Contemplant son portrait réalisé par Basil, Dorian fait le voeu de conserver la jeunesse éternelle tandis que le portrait assumerait le fardeau du temps… et de ses pêchés. Il ne s'agissait pas là d'un souhait vain puisque très rapidement, il va se rendre compte que le temps n'a plus aucune emprise sur lui. Nous assistons alors à la décadence d'une âme pure qui commettra les pires vilenies jusqu'au point de non-retour. Empreint d'une note de fantastique, le roman est également marquant de par son réalisme. Bien plus que la simple histoire d'une vie, c'est aussi un traité de l'esthétisme. La décadence de l'Homme est ici au coeur du sujet, qu'elle soit physique ou morale, visible ou invisible. Dorian en est la parfaite illustration. Au fur et à mesure de la lecture, ce personnage auréolé de lumière, verra son âme corrompue et sombrera dans les pires noirceurs. Pourtant, il n'en demeurera pas moins, et paradoxalement, que plus solaire, attirant dans son sillage de corruption les papillons innocents qui ne cessent de voleter autour de lui. Les uns après les autres, tous les membres de son entourage se verront entachés par la vilenie de Dorian. Conscient de ce qu'il devient, de ce qu'il est devenu, le jeune homme ne fera pas mine de se repentir pour autant. Après tout, ce n'est pas lui qui est corrompu mais le tableau. Son âme n'est-elle pas rester pure malgré ses actes ? Sans cesse, le lecteur est confronté à deux visions antagonistes : celle d'un Londres marqué par la pauvreté, où le crime et la saleté règnent et celle de la bonne société anglaise, d'apparence propre mais pourtant bien plus corrompue encore que peuvent l'être les gens de basse extraction. Dorian lui est l'incarnation de cette élite dans tous ses excès. Les apparences sont la sauvegarde de tout, qu'importe si derrière, les pires extractions sont commises, du moment que les apparences sont sauves…

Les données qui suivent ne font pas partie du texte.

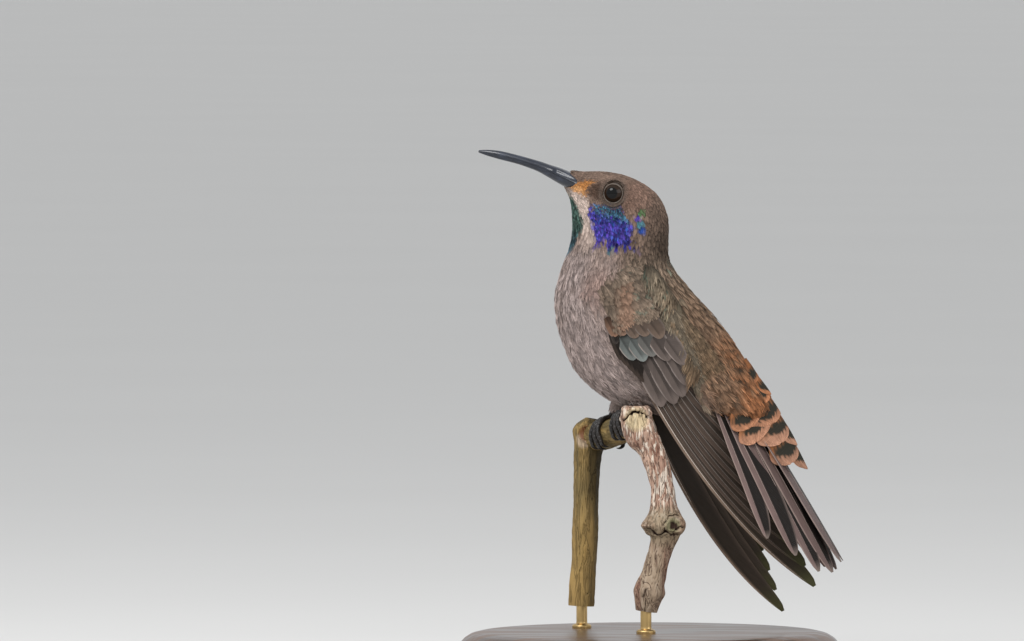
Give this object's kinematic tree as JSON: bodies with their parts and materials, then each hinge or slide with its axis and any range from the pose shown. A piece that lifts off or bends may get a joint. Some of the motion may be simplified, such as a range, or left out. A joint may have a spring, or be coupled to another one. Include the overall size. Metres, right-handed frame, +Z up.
{
  "type": "hummingbird model on a display stand",
  "caption": "Still life-size brown violetear hummingbird gripping a cut twig, held by two short rods on a round wooden base.",
  "frame": {"origin": "centre of the flat underside of the round base", "axes": "+Z up; the bird faces -X, its left side faces -Y, and its middle plane is y = 0"},
  "size_m": [0.08, 0.08, 0.1043],
  "materials": {
    "head_plumage": "dense small matt feathers, brown with a violet-blue ear patch, green throat and rufous lores",
    "body_plumage": "soft grey-brown contour feathers, darker on the back",
    "rump_plumage": "rufous-edged feathers with dark centres",
    "bill_horn": "smooth blue-black horn, semi-gloss",
    "eye": "wet glossy black",
    "tail_feather": "purplish-brown vanes with a satin sheen",
    "foot_horn": "black scaled skin and claws, satin",
    "flight_feather": "dark brown vanes with fine pale edges, satin",
    "wing_covert": "grey-brown coverts with a faint green sheen",
    "bark": "flaky pale twig bark, rough",
    "base_wood": "turned dark hardwood, satin varnish",
    "rod_brass": "drawn brass rod, lightly brushed"
  },
  "bodies": {
    "root": {"head": "head_plumage", "neck": "body_plumage", "trunk": "body_plumage", "rump": "rump_plumage", "bill_upper": "bill_horn", "bill_lower": "bill_horn", "eye_left": "eye", "eye_right": "eye", "tail_left": "tail_feather", "tail_right": "tail_feather", "foot_left": "foot_horn", "foot_right": "foot_horn", "wing_left_primaries": "flight_feather", "wing_right_primaries": "flight_feather", "wing_left_coverts": "wing_covert", "wing_right_coverts": "wing_covert", "perch_front_stem": "bark", "perch_cross_piece": "bark", "perch_rear_stem": "bark", "stand_base": "base_wood", "stand_rod_front": "rod_brass", "stand_rod_rear": "rod_brass"}
  },
  "joints": []
}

Le texte recèle de nombreuses subtilités qui pourraient aujourd'hui passer inaperçues aux yeux des lecteurs modernes que nous sommes. Ainsi, la préface de cette édition a été très intéressante en ce qu'elle donnait quelques clés de compréhension fort utiles pour la suite. Cependant, elles ne sauraient suffire à elles seules pour saisir toute la complexité et la richesse de ce texte. En effet, les références à d'autres oeuvres sont multiples et si elles pouvaient couler de source à l'époque, aujourd'hui, elles paraissent cependant moins évidentes. Heureusement que la présente édition était régulièrement annotée afin de pouvoir mieux les saisir.
D'un point de vue plus technique,
le Portrait de Dorian Gray est également un trésor en ce que nous pouvons constater tout le talent d'
Oscar Wilde. Auteur principalement de pièces de théâtre (dont salomé),
Oscar Wilde signe ici son seul et unique roman (si l'on écarte le Fantôme deCanterville qui tient plus de la nouvelle). Or, il se livre à plusieurs exercices stylistiques fort intéressants, alternant à plusieurs reprises entre des passages dans le style romanesque et dans le style théâtral. Ainsi,
le Portrait de Dorian Gray présente des inégalités dans sa rédaction, tant certains passages apparaissent mieux travaillés que d'autres, principalement, les passages théâtraux.
Le Portrait de Dorian Gray est une oeuvre remarquable sur bien des plans. Qualifié d'immoral lors de sa parution en 1890, je n'ai pu m'empêcher pendant ma lecture de faire le parallèle entre le personnage de Dorian et celui de Raphaël, personnage principal de
la Peau de Chagrin de
Balzac. Ces deux romans ont pour point commun la décadence humaine dans toute sa splendeur, merveilleusement contée par deux auteurs dont les oeuvres ont su traverser les siècles et continueront à le faire.